Sin embargo, contrariamente al precedente iraquí, la estructuración
tribal y la organización horizontal del poder se mantendrían.
Viéndose
incluso desgarrada por los conflictos internos, la población libia
seguiría siendo una entidad orgánica ante la invasión extranjera.
No se
resolvería ningún problema militar y, para colmo, la nueva situación
acabaría con toda forma de delimitación del teatro de operaciones.
La
guerra se extendería inevitablemente tanto por el norte de África como
en el sur de Europa. Matar a Kadhafi sería, en definitiva, la peor de
las opciones.
Al no contar con una estrategia conveniente ante esta situación, la
alianza atlántica recurre a los viejos reflejos de la cultura militar
estadounidense, aplicados en las guerras de Corea y de Vietnam: hacer la
vida imposible para la población para que esta abandone a su «Guía» y
lo derroque.
Para ello, la OTAN reforzó el bloqueo naval desde el
comienzo del Ramadán para así cortar el suministro de gasolina y de
alimentos, está bombardeando las centrales eléctricas y las
instalaciones de distribución de agua, está destruyendo las cooperativas
agrícolas, los pequeños puertos pesqueros y los mercados populares.

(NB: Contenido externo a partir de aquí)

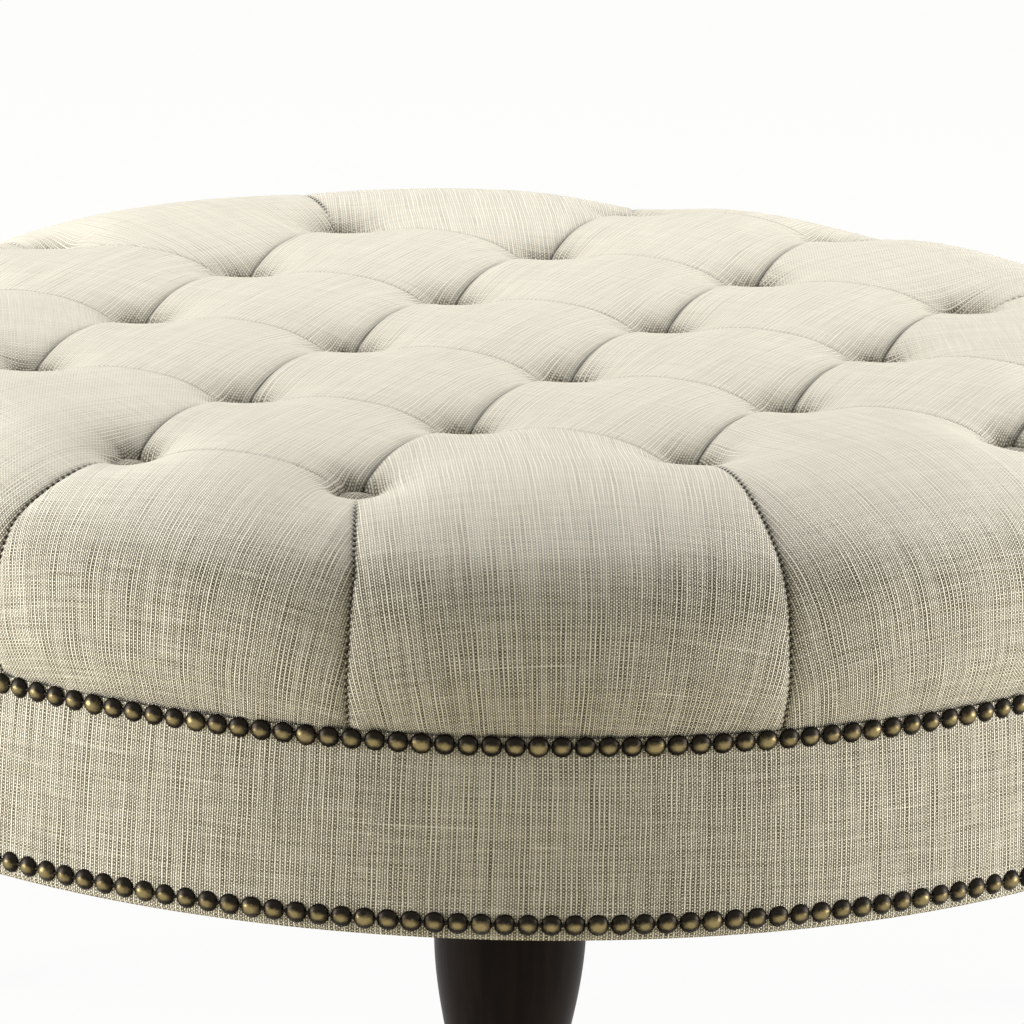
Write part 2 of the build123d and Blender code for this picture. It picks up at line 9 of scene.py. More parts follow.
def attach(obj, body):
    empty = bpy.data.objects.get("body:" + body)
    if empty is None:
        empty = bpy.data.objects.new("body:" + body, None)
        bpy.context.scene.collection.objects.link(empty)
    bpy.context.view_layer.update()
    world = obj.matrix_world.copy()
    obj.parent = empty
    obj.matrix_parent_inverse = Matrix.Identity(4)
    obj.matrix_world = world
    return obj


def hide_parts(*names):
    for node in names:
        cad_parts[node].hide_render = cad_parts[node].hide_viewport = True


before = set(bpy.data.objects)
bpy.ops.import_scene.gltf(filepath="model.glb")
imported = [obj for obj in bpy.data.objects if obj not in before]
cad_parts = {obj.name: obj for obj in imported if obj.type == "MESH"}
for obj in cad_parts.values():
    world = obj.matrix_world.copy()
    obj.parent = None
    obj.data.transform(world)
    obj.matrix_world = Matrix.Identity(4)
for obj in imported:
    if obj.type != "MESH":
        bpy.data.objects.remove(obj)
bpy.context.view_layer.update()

bl_info = {
    "name": "Tufted Ottoman Table",
    "version": (1, 0, 0),
    "blender": (4, 5, 0),
    "location": "View3D > Sidebar > Ottoman",
    "description": "Makes the cloth, trim, legs and studio of a round tufted ottoman coffee table",
    "category": "Object",
}

# Sizes of the frame, in metres
UPPER_ROW_Z = 0.315
LOWER_ROW_Z = 0.207
CREST_Z = 0.461
FRAME_Z = 0.198
DECK_TOP_Z = 0.324
WALL_RADIUS = 0.484          # cloth's face at the upper nail row
WALL_FLARE = 0.0704          # radius gained for each metre down
LEG_CIRCLE = 0.389
HEM_DEPTH = 0.0033           # cover's hem behind the band's face
HOLLOW_RADIUS = 0.472
HOLLOW_TOP_Z = 0.422
FILLING_FALL_REACH = 0.400   # where the fillings' tops start to fall towards the shoulder
FILLING_FALL = 0.044
BUTTON_FLOOR_Z = CREST_Z - 0.0315
BUTTON_RADIUS = 0.0125
BAND_MEAN_RADIUS = 0.488

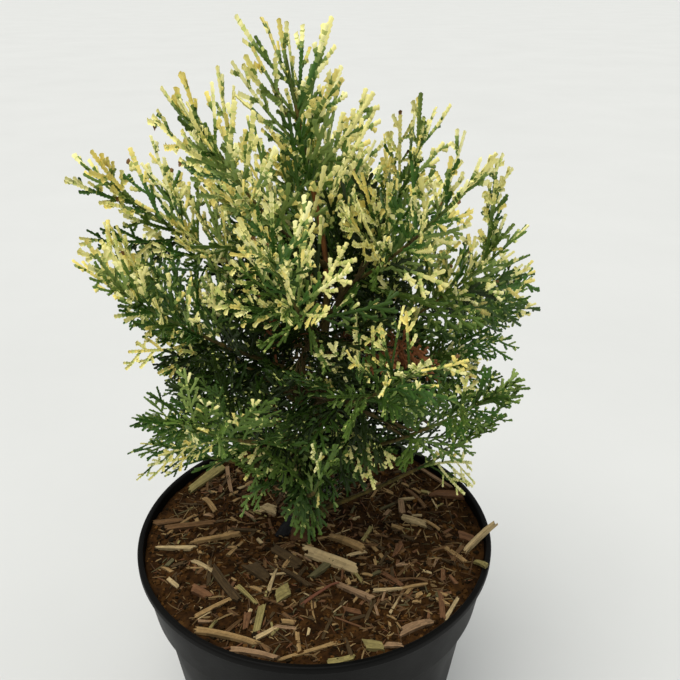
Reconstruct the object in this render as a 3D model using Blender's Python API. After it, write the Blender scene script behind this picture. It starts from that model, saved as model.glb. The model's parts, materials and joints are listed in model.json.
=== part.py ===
"""A dwarf variegated thuja in a black nursery pot, as separate solids in metres, +Z up.

The origin is the middle of the pot's flat underside. The trunk runs up whole through the crown. Boughs
leave it at the golden angle, from the foot to the top, and each one carries a mass of foliage: a stem
with toothed blades, each of which stands for one flat spray of scale leaves. A mass keeps to the space
that lies nearer to its own bough than to any other.
"""
import math
import random

import bmesh
import bpy
import numpy as np
from mathutils import Matrix, Vector, noise
from mathutils.bvhtree import BVHTree

MM = 0.001
GAP = 0.3 * MM  # between a piece and the piece that carries it

# Pot: a 3 litre nursery container
POT_HEIGHT = 150 * MM
RIM_RADIUS = 95 * MM
LIP_HEIGHT = 4 * MM
LIP_WIDTH = 3 * MM
LIP_ROUNDING = 0.8 * MM
COLLAR_HEIGHT = 30 * MM
COLLAR_RADIUS = 89.6 * MM  # outside, at the collar's lower edge
BODY_RADIUS = 86 * MM  # outside, just under the collar
FOOT_RADIUS = 70.5 * MM
FOOT_ROUNDING = 2.5 * MM
WALL = 1.6 * MM
FLOOR = 2.4 * MM
POT_SEGMENTS = 40
DRAIN_HOLES = 8
DRAIN_RADIUS = 5 * MM
DRAIN_CIRCLE = 56 * MM

# Soil
SOIL_LEVEL = POT_HEIGHT - 5.5 * MM
SOIL_UNEVENNESS = 2.2 * MM
SOIL_SEGMENTS = 30
FOOT_PATCH = 12 * MM  # level ground round the trunk

# Trunk
TRUNK_PATH = [(-8, 0, 0), (-2, 1, 52), (5, -1, 108), (7, 1, 158), (-2, 0, 210), (-11, 0, 262)]  # mm
TRUNK_TOP = 0.78  # share of that path; the leader's foliage has the rest
TRUNK_RADIUS = 4.4 * MM
TRUNK_TIP_RADIUS = 1.2 * MM
FLARE = 2.4 * MM
FLARE_HEIGHT = 9 * MM
TRUNK_SIDES = 10
TRUNK_RINGS = 11

# Crown, with heights above the soil
BOUGHS = 21
GOLDEN_ANGLE = math.radians(137.5)
LOWEST_TIP = 52 * MM
HIGHEST_TIP = 242 * MM
TOPWARD = 0.85  # under 1 crowds the tips towards the top
CROWN_TOP = 267 * MM
CROWN_WIDEST = 152 * MM
CROWN_RADIUS = 106 * MM
SKIRT_RADIUS = 0.80  # of the crown's radius, at the soil
LOWEST_FORK = 9 * MM  # where the boughs leave the trunk
HIGHEST_FORK = 160 * MM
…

En otras palabras, la OTAN está haciendo exactamente lo contrario al
mandato que le otorgaron el Consejo de Seguridad de la ONU y los
diferentes parlamentos de los Estados miembros: en vez de proteger a la
población ante la amenaza de un tirano, la OTAN está aterrorizando a los
civiles para que se rebelen contra el líder que respaldan.
Esa estrategia podría durar hasta el fin del Ramadán. La OTAN tendrá
entonces otras 3 semanas para tratar de lograr una victoria
significativa antes de que suene la campana: el 19 de septiembre, día en
que la Asamblea General de la ONU debe reunirse en Nueva York.
La
Asamblea General pudiera entonces pedir explicaciones sobre la operación
en marcha y, ante la demostrada incapacidad del Consejo de Seguridad
para restablecer la paz, pudiera decidir imponer sus propias
recomendaciones.
En previsión de la reanudación de los combates terrestres que puede
producirse a principios de septiembre, la OTAN está armando a los
sublevados de Misurata y está tratando de limpiarles la carretera que
tendrán que utilizar para tomar Zlitan.
Al negarse Francia a entregarles
armas una vez más, Qatar ha enviado un avión para realizar las
entregas, a pesar del embargo decretado por la ONU.
Durante la noche del
8 al 9 de agosto de 2011, la OTAN limpió la colina de Majer, elevación
que pudiera servir de posición avanzada para la defensa de Zlitan.
La
OTAN bombardeó granjas y tiendas de campaña que albergaban a unas 20
familias de personas desplazadas por la guerra, dejando un saldo de 85
muertos entre los que se cuentan 33 niños.